:: BRIEF ::
Filter the listing below, copying every line in which the word "from" appears.

:: GIVEN DATA ::
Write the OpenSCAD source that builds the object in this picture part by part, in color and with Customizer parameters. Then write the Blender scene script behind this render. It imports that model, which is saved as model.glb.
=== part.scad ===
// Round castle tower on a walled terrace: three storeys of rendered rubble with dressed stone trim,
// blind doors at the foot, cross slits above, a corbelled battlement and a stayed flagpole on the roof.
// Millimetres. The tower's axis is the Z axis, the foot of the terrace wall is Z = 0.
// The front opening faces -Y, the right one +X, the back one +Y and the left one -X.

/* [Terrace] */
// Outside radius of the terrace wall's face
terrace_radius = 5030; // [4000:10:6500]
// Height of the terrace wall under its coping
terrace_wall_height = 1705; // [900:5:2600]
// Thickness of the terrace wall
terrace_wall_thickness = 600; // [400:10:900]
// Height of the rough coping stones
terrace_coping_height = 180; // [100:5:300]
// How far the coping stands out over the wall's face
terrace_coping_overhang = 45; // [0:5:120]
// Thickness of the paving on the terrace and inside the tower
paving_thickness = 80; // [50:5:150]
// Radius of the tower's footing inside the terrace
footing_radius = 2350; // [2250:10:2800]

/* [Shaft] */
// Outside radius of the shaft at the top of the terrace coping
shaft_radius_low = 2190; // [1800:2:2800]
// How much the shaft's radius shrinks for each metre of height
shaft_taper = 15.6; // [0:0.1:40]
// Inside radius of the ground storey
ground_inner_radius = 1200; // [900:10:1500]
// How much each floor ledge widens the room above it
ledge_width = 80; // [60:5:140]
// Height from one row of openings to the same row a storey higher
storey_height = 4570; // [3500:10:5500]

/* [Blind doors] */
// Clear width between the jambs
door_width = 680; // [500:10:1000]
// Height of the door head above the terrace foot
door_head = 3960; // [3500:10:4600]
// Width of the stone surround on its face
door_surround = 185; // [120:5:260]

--

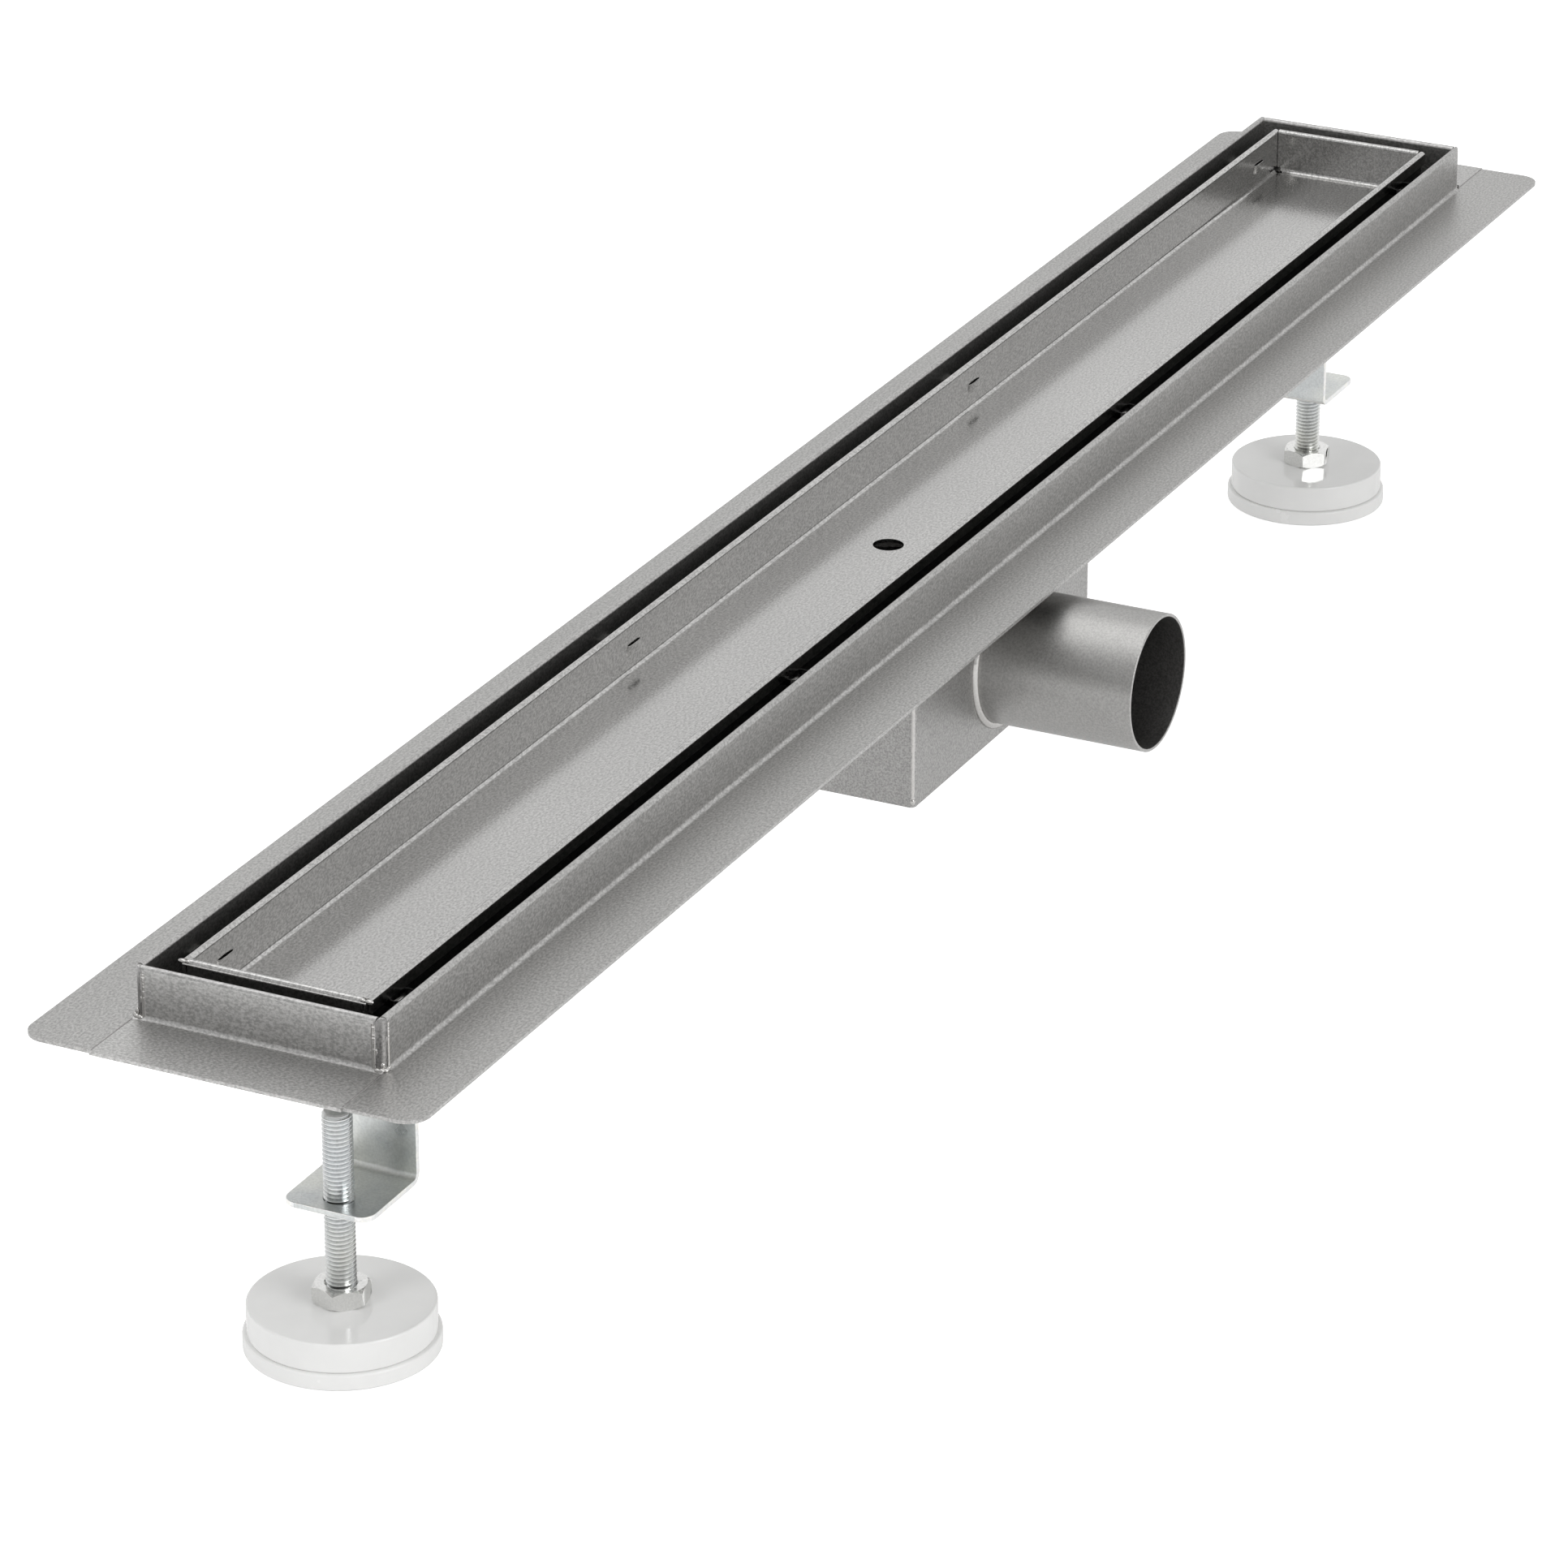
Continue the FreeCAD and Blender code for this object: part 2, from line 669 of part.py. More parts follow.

:: THE RESPONSE ::
// Height from one row of openings to the same row a storey higher
Continue the FreeCAD and Blender code for this object: part 2, from line 669 of part.py. More parts follow.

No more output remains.